Washington — Russian President Vladimir Putin authorized influence operations that sought to damage President Biden's candidacy during the 2020 election and boost former President Donald Trump, according to an unclassified report from the U.S. intelligence community on foreign threats to the 2020 elections released Tuesday.
The report, released by the Office of the Director of National Intelligence, outlined five key judgments on efforts by foreign actors to influence or interfere in U.S. elections, including Moscow's attempts, directed by the highest echelons of the Russian government, to undermine public confidence in the electoral process and sow division among Americans.
"A key element of Moscow's strategy this election cycle was its use of proxies linked to Russian intelligence to push influence narratives — including misleading or unsubstantiated allegations against President Biden — to U.S. media organizations, U.S. officials, and prominent U.S. individuals, including some close to former President Trump and his administration," the declassified report stated.
The intelligence community assessed with "high confidence" that Russia and Iran used misinformation to undermine public confidence in election processes and results. There were no indications, however, that any foreign actor attempted to alter voting systems or other technical aspects of voting, such as voter registration, casting ballots, vote tabulation or reporting results.
While the report criticizes attempts by Russia and Iran to interfere in the 2020 election, the intelligence community assessed with high confidence that China "did not deploy interference efforts and considered but did not deploy influence efforts intended to change the outcome" of the presidential election. Still, other foreign actors — Lebanon's Hezbollah, Cuba and Venezuela — mounted some efforts to attempt to influence the election, though they were "smaller in scale" than actions taken by other foreign actors.
An August assessment from the intelligence community warned of ongoing activity by China, Russia and Iran ahead of the November election, noting China preferred Mr. Trump lose his reelection bid.
Russia's efforts in the 2020 election differed from its influence campaign in 2016, as the report from the intelligence community published Tuesday found it "did not see persistent Russian cyber efforts to gain access to election infrastructure."
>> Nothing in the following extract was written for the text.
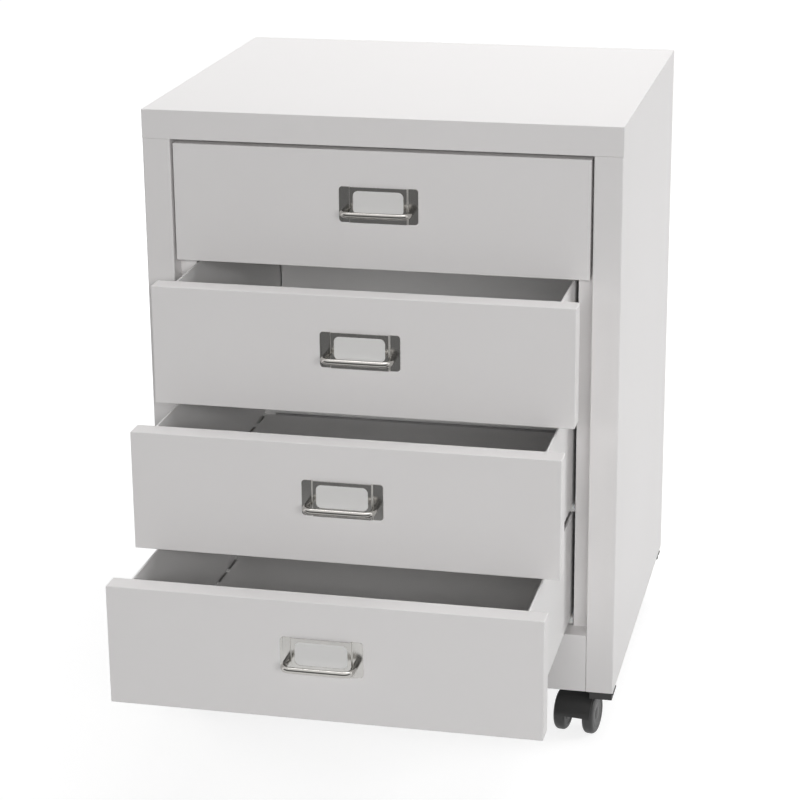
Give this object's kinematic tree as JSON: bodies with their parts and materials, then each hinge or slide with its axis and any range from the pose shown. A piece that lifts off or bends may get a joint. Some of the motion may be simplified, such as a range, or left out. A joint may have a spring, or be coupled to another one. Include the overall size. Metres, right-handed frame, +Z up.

Instead, a "key element" of its strategy was to use people tied to Russian intelligence services "to launder influence narratives" through the media, U.S. officials and prominent Americans. According to the report, Putin oversaw the activities of Andriy Derkach, a pro-Russian Ukrainian lawmaker, to spread narratives designed to hurt Mr. Biden. Derkach was sanctioned by the Trump administration in September.
"The primary effort the IC uncovered revolved around a narrative — that Russian actors began spreading as early as 2014 — alleging corrupt ties between President Biden, his family and other U.S. officials and Ukraine," the report stated.
Another individual, Konstantin Kilimnik, an associate of Mr. Trump's former campaign chairman Paul Manafort who is characterized as a "Russian influence agent," attempted to damage U.S. ties to Ukraine and hurt Mr. Biden's candidacy, the report said.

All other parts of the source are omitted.